Thursday, 20 August 2009

Chinese shares tip into a bear market

Chinese shares tip into a bear market

The Shanghai stock exchange suffered another major fall on Wednesday, closing down 4.3pc to bring the declines over the past two weeks to around 20pc, a technical bear market.

By Malcolm Moore in Shanghai
Published: 11:10AM BST 19 Aug 2009


A Chinese investor monitors screens showing stock indexes at a trading house in Shanghai on August 19, 2009. Photo: AFP

Until this month, Shanghai had been the world's best-performing stock exchange, recording a rise of 89pc as money poured into the market from China's fiscal stimulus policies.

Banks loaned more than £700bn in the first half of the year, and analysts believe a sizeable proportion of that cash flowed directly into speculation. Even after the latest reversal, Shanghai is up some 53pc this year.

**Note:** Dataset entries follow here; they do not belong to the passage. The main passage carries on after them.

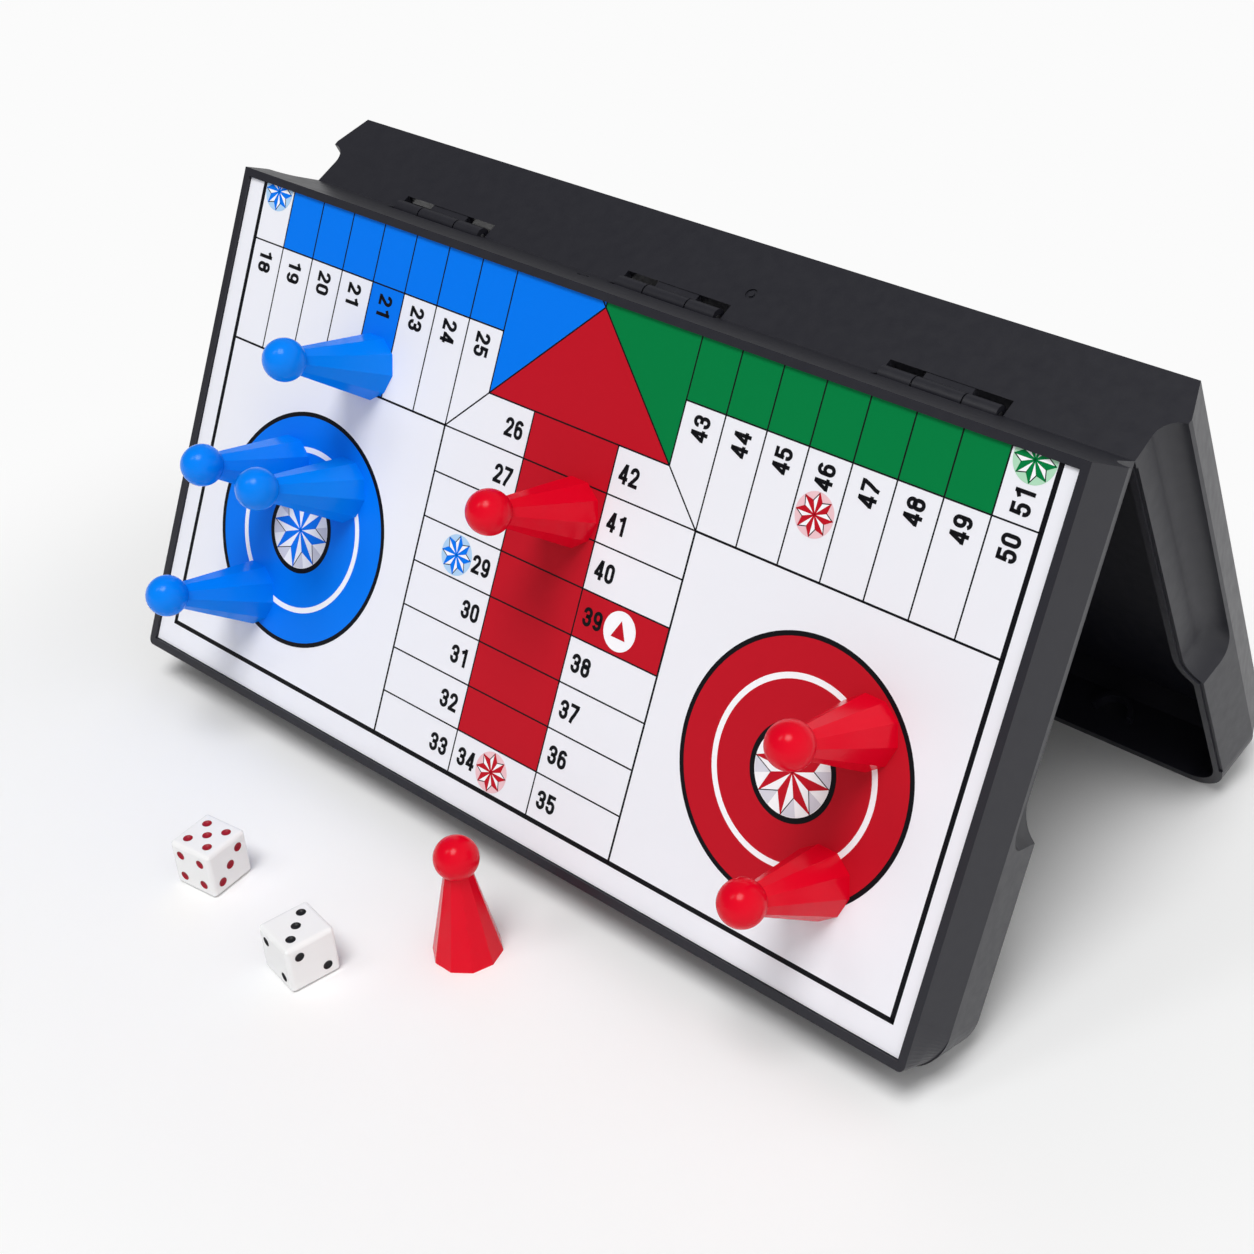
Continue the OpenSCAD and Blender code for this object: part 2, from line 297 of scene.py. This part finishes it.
# Numbers: a digit's height, its other sizes as shares of that, the step in degrees along its curves, the
# limit that keeps a sharp corner short, and how far centres lie from the lane's edge, outward and inward
DIGIT_H = 3.65
DIGIT_W = 0.56
DIGIT_GAP = 0.11
DIGIT_STROKE = 0.185
BOW_STEP = 15
SHARPEST_MITRE = 0.5
NUMBER_FROM_LANE = 3.9
MIDDLE_NUMBER_IN = 3.7

# Stars: the radius, the valleys and the bright disc as shares of it, and the share of a gap that is pale
STAR_POINTS = 8
SMALL_STAR = {"r": 3.75, "valley": 0.65, "rim": 1.05, "wedge": 1}
HOME_STAR = {"r": 7.7, "valley": 0.57, "rim": 1.0, "wedge": 0.5}

# Round homes: HOME_AT is the centre of the one to the right of an arm
HOME_AT = (63.3, -63.2)
HOME_R = 23.4
HOME_LINE = 0.9
HOME_RING_R = 16.3
HOME_RING_W = 1.1
HOME_EYE_R = 8.3
HOME_EYE_LINE = 1.0

# For each arm, by its turn: its colour, then the first number of its left column, the one at the end of
# the middle column, and the first of the right column, which counts inward
LANE_COLOURS = {0: "red", 90: "green", 180: "yellow", 270: "blue"}
FIRST_NUMBERS = {0: (26, 34, 35), 90: (43, 51, 52), 180: (60, 68, 1), 270: (9, 17, 18)}

# As printed: 21 stands in the place of 22 too, and one start cell has no disc
REPEATED = {22: "21"}
PLAIN_START = 270


def bow(cy, ry, start, end):
    """An arc across the full width of a digit, in shares of the digit's height."""
    steps = max(3, round(abs(end - start) / BOW_STEP))
    rx = (DIGIT_W - DIGIT_STROKE) / 2
    angles = [math.radians(start + (end - start) * i / steps) for i in range(steps + 1)]
    return [(DIGIT_W / 2 + rx * math.cos(t), cy + ry * math.sin(t)) for t in angles]


def upside_down(path):
    return [(DIGIT_W - x, 1 - y) for x, y in path]


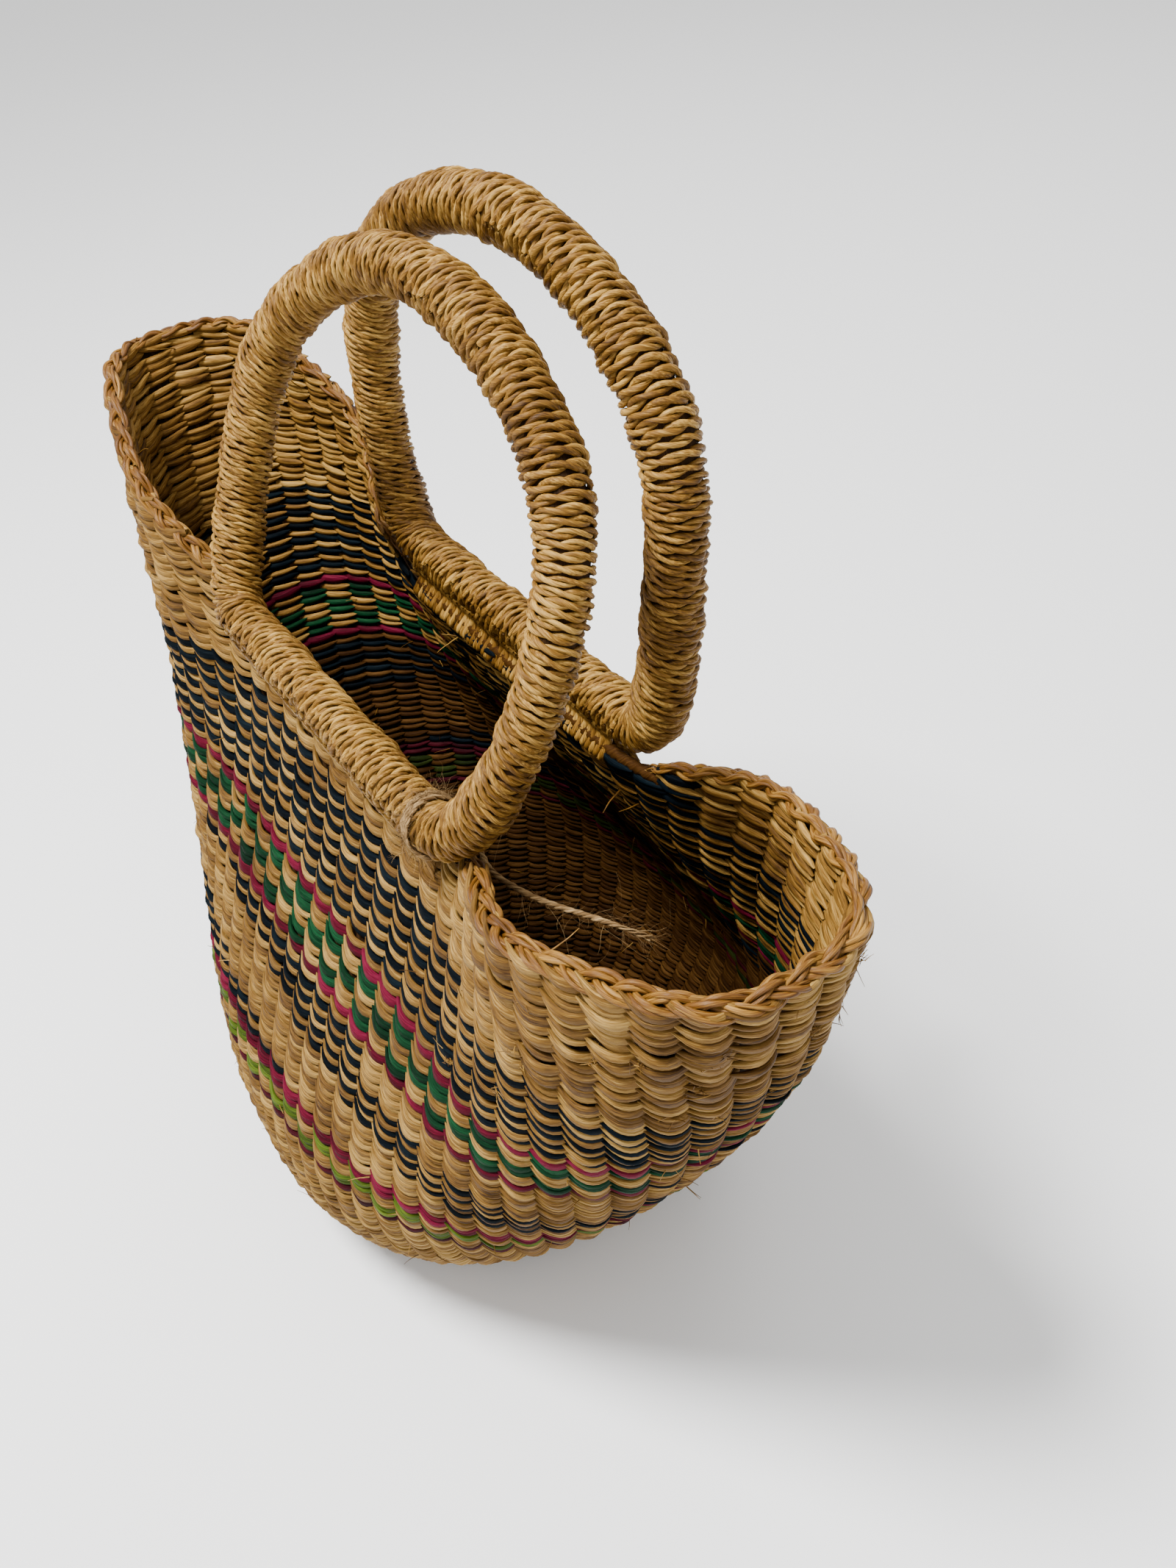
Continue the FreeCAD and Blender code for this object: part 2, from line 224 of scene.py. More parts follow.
MAROON = grass("maroon_grass", (0.007, 0.0004, 0.0010), (0.026, 0.0011, 0.0032),
               (0.06, 0.004, 0.010), rough=0.6, gloss=0.05)
JUTE = grass("jute_fibre", (0.055, 0.028, 0.009), (0.18, 0.105, 0.042),
             (0.36, 0.24, 0.11), rough=0.8, gloss=0.08)
# painted shade: near-black grass for the stakes, the wall's heart and the bundle cores, seen
# only in gaps
GAP_SHADE = grass("gap_shade_grass", (0.008, 0.0032, 0.0007), (0.022, 0.009, 0.002),
               (0.05, 0.022, 0.006), rough=0.85, gloss=0.1)


# ---- strands ----

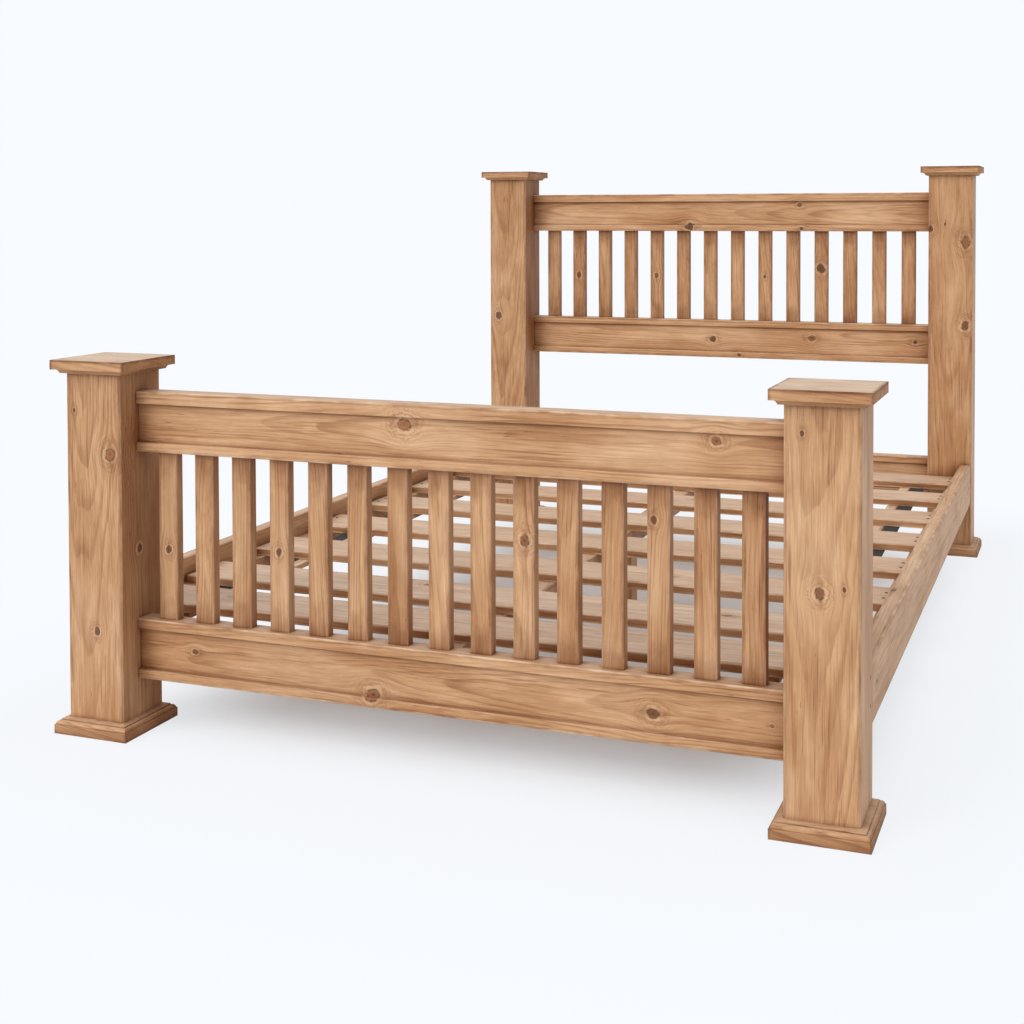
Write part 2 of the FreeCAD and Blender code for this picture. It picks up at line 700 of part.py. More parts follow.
def make_shoe():
    """A steel shoe, open at the top: its own Y = 0 is the face it is screwed to, and it points to -Y."""
    body = new_body("centre_shoe")
    inside = S["centre_width"] + S["fit_gap"] * 2
    outside = inside + S["shoe_plate"] * 2
    flanged = outside + S["shoe_flange"] * 2
    box(body, "centre_shoe_flange", (-flanged / 2, -S["shoe_plate"], 0),
        (flanged, S["shoe_plate"], S["shoe_height"]), cut=False)
    box(body, "centre_shoe_cup", (-outside / 2, -S["shoe_depth"], 0),
        (outside, S["shoe_depth"], S["shoe_height"]), cut=False)
    box(body, "centre_shoe_hollow", (-inside / 2, -S["shoe_depth"] - S["end_gap"], S["shoe_plate"]),
        (inside, S["shoe_depth"] + S["end_gap"] - S["shoe_plate"], S["shoe_height"]))
    return body


def make_shoes():
    level = centre_z - S["shoe_plate"]
    faces = {FOOT: foot_rail_back, HEAD: head_field}
    keep(group("centre_rail_shoes", make_shoe(), [
        ((ZERO, face, level), turned(90 - 90 * end)) for end, face in faces.items()]))


def make_strip(name, width, height):
    """A strip under the slats, from the first slat to the last: its own origin is at its middle."""
    body = new_body(name)
    length = slat_last + S["slat_width"] - slat_start
    box(body, name + "_length", (-width / 2, slat_start, slat_under - height),
        (width, length, height), cut=False)
    return body


def make_slat_ties():
    tape = make_strip("slat_tape", S["tape_width"], S["tape_thickness"])
    batten = make_strip("slat_batten", S["batten_width"], S["batten_height"])
    keep(group("slat_tapes", tape, [
        (((slat_half - S["tape_inset"]) * side, ZERO, ZERO), UPRIGHT) for side in (LEFT, RIGHT)]))
    keep(group("slat_battens", batten, [
        (((slat_half - S["batten_inset"]) * side, ZERO, ZERO), UPRIGHT)
        for side in (LEFT, RIGHT)]))


# ---------------------------------------------------------------- the whole bed

def build():
    corners = [(side, end) for end in (FOOT, HEAD) for side in (LEFT, RIGHT)]
    strip = make_plinth_strip()
    for side, end in corners:
        make_post(side, end)
        make_cap(side, end)
        make_plinth(side, end, strip)
    keep(group("cap_dowels", make_cap_dowel(), [
        ((post_x * side, post_y * end, post_top[end]), UPRIGHT) for side, end in corners]))

    seats = {"foot_top_rail": ["bottom"], "foot_bottom_rail": ["top"],
             "head_top_rail": ["bottom"], "head_middle_rail": ["top"], "head_lower_rail": []}
    for name, end, level, band_up in BOARD_RAILS:
        make_board_rail(name, end, level, band_up, seats[name])
    for index in range(int(S["foot_spindles"].value)):
        spindle = keep(make_spindle("foot_spindle_%02d" % (index + 1), FOOT))
        place(spindle, spindle_spot(FOOT, index))
    keep(group("head_spindles", make_spindle("head_spindle", HEAD), [
        (spindle_spot(HEAD, index), UPRIGHT) for index in range(int(S["head_spindles"].value))]))

    for side in (LEFT, RIGHT):
        make_side_rail(side)
        make_bearer(side)
    make_hook_fittings()
    for index in range(slat_count):
        make_slat(index)
    make_centre_rail()
    make_centre_leg()
    make_shoes()
    make_slat_ties()


def check():
    """Every object has to be sound before anything is written."""
    for thing in doc.Objects:
        if "Invalid" in thing.State or "Error" in thing.State:
            raise RuntimeError("%s is %s" % (thing.Name, thing.State))
    for node in nodes:
        if node.Shape.isNull() or not node.Shape.isValid() or not node.Shape.Solids:
            raise RuntimeError("%s has no sound shape" % node.Label)


build()
doc.recompute()
check()
os.makedirs("parts", exist_ok=True)
for node in nodes:
    node.Shape.exportStep("parts/%s.step" % node.Label)
    print("%-22s solids %2d  volume %12.1f" % (node.Label, len(node.Shape.Solids), node.Shape.Volume))
print("nodes", len(nodes))
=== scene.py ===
"""The spindle bed as it looks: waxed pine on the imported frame, with its webbing, screws and staples.

Lengths are metres in the part's frame: X across the bed, Y from its foot to its head, Z up."""
import json
import math
import random

import bmesh
import bpy
from mathutils import Matrix, Vector

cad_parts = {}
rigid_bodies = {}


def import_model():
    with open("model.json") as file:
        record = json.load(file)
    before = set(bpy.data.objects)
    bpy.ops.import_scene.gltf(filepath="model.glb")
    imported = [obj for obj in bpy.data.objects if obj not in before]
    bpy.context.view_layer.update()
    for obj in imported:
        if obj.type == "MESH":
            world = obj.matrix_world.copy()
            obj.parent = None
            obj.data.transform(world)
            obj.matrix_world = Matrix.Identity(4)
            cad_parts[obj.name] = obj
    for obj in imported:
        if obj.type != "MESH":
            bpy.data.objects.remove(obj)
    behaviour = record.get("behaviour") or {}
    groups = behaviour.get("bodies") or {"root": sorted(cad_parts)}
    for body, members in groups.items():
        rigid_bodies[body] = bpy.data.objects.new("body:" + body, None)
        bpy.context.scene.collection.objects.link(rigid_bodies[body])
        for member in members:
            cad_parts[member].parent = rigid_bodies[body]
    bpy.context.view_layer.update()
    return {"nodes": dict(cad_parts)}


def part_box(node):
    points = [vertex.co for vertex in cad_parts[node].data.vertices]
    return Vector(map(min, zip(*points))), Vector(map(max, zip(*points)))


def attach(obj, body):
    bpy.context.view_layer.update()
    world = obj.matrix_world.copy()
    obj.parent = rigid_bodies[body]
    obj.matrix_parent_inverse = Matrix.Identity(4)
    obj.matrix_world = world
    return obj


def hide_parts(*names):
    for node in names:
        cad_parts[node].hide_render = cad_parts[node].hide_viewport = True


for leftover in list(bpy.data.objects):
    bpy.data.objects.remove(leftover)
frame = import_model()
nodes = frame["nodes"]
SIDES = (("left", -1), ("right", 1))


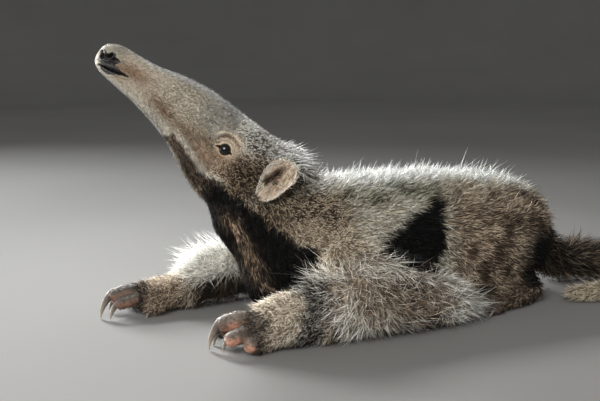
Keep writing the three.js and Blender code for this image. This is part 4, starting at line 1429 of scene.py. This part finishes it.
def size_limbs(put, p, marks):
    x, y, _ = p.points.T
    arm, hand, hind_foot, tail = on_arms(p)[1], p.on("hand"), p.on("hind_foot"), p.on("tail")
    top = smoothstep(0.25, 0.8, p.normals[:, 2])
    put(arm, length=14, width=0.34, lift=36, stray=0.75, clump=0.3)
    crest = np.where(y < 0, smoothstep(-24, -62, x), smoothstep(-90, -120, x))
    put(arm * top * crest, length=23, lift=66, stray=0.5)
    put(arm * smoothstep(-24, 4, x), length=25, lift=22, stray=0.36)
    wrist = np.where(y < 0, smoothstep(-106, -128, x), smoothstep(-166, -184, x))
    put(arm * wrist, length=9, lift=38, width=0.38, stray=0.75)
    put(hand, length=5.5, width=0.44, lift=32, stray=0.65, clump=0.4)
    put(marks["digit"], length=1.8, width=0.3, lift=18, stray=0.4, clump=0.1)
    put(p.on("hind_leg", "shank"), length=8.5, width=0.52, lift=30, stray=0.34, clump=0.7)
    put(hind_foot, length=7, width=0.5, lift=26, stray=0.35, clump=0.3)
    put(hind_foot * marks["digit"], length=3, width=0.4)
    put(tail, length=17, width=0.56, lift=38, stray=0.36, clump=0.6)
    put(tail * smoothstep(0.66, 0.8, p.share), length=10, width=0.46, lift=28, clump=0.8)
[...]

State-owned behemoths led the declines, with Baoshan Steel dropping 7.18pc to 7.11 yuan and Angang Steel falling 6.23pc to 13.25 yuan.

PetroChina, China's largest oil producer, fell 2.33pc to close at 12.99 yuan.

China's enormous banks are also reporting interim results this year, and analysts believe their revenues will be down because of lower interest payments.

Property shares were also hit by fears that the housing bubble may also pop. Vanke, the country's largest developer, fell 5.58pc to 11 yuan.

Investors, who maintain a firm belief that the Chinese government will intervene to prop up the market, took flight when no such relief appeared. The only sign of government aid came in the form of editorials in three influential newspapers, talking up the benefits of buying shares.

"Investors are disappointed that regulators failed to take any concrete steps to support the market," said Chen Huiqin, at Huatai Securities.

Chinese institutional investors are also cashing out, in the hope of finding better returns elsewhere after Shanghai's phenomenal rise, according to Zhang Suyu, a strategist at Dongxing Securities.

Other analysts said the falls in the market did not reflect the health of the broader Chinese economy. "Rocketing and slumping has always been a characteristic of the market. It took only one year for the index to rise from 1,664 to 6,124 points and vice versa," said Dong Dengxin, a professor at Wuhan Science University.

The Shanghai exchange is all but closed to foreign investors, while Chinese investors have few other options to place their money, since they cannot buy overseas shares. Consequently, the exchange remains extremely volatile, according to local brokers.